Appare doveroso effettuare in prima battuta una panoramica che descriva l’istituto della prescrizione nelle controversie bancarie. L’eccezione di prescrizione viene spesso utilizzata quale strumento di difesa da parte degli istituti di credito. La stessa non ha la funzione di impedire l’accertamento sulla eventuale illegittimità degli addebiti contestati, bensì, esclusivamente, di paralizzare gli effetti pratici che da tale accertamento deriverebbero, in particolare la restituzione al cliente dei relativi importi. L’azione di ripetizione è soggetta al termine prescrizionale ordinario decennale previsto dall’art. 2496 c.c.

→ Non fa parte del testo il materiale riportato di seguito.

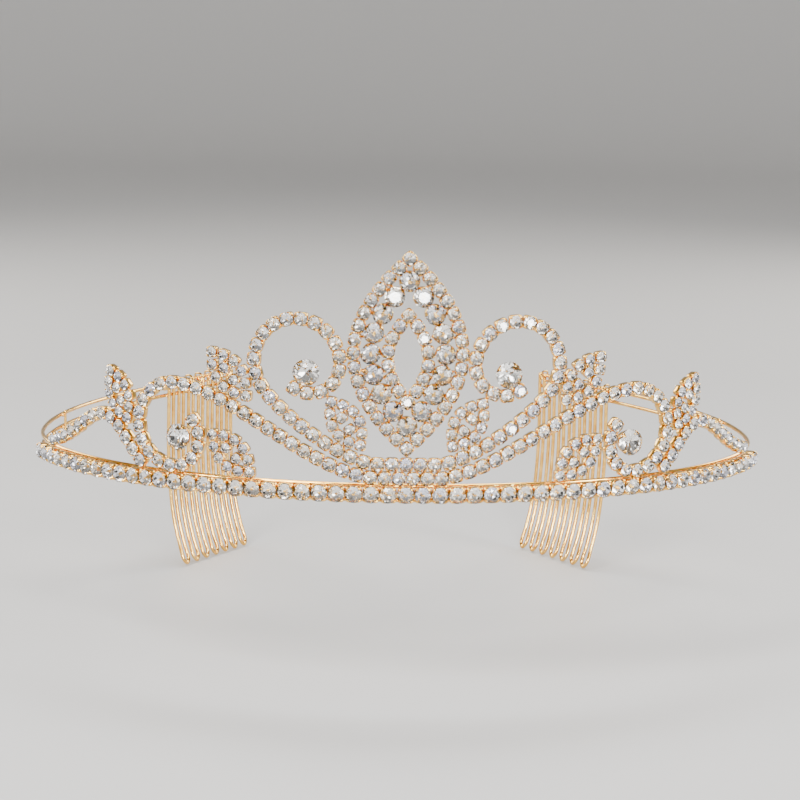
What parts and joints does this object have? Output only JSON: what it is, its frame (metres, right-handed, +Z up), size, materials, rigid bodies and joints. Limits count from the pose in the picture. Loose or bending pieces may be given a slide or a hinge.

Altro punto di peculiare interesse che ha suscitato un ampio dibattito nell'ambito dottrinario e giurisprudenziale, riguarda la determinazione del dies a quo dal quale far decorrere l'azione di ripetizione dell'indebito. Illuminante, a tal proposito, è l'orientamento espresso dalla Cassazione a Sezioni Unite n. 24418 del 2 dicembre 2010, la quale ha distinto ipotesi in cui la rimessa effettuata dal correntista viene identificata come solutoria e situazioni in cui la rimessa funga esclusivmente come atto ripristinatorio. Nel primo caso il termine prescrizionale decorrerebbe dalla data di esecuzione dell'operazione, mentre, nel secondo caso il termine decennale ha inizio dalla data di chiusura del rapporto.

Alla luce di quanto sopraesposto, la Corte d’Appello ha affermato che qualora l’azione di restituzione dell’indebito sia svolta dal correntista, incombe su di esso l’onere di allegare i fatti posti a base della domanda. Tale onere probatorio, secondo l’orientamento pacifico della giurisprudenza, va assolto mediante la produzione del contratto di conto corrente e degli estratti conto relativi a tutto il rapporto contrattuale intercorso tra le parti. Nel caso in cui il correntista difetti al proprio onere probatorio verrebbe a mancare la prova del fatto costitutivo del diritto azionato, onde la domanda attrice andrebbe respinta senza necessità di prendere in esame l'eccezione di prescrizione.

Ragion per cui, una volta prodotti gli estratti conto compete al giudice, eventualmente con l'ausilio di un C.T.U., distinguere le rimesse aventi natura solutoria e quelle aventi natura ripristinatoria.

In altri termini, la Corte ha ritenuto sufficiente una eccezione di prescrizione formulata in maniera generica da parte dell'Istituto di credito, senza essere gravata dall'onere di individuare i predetti versamenti solutori.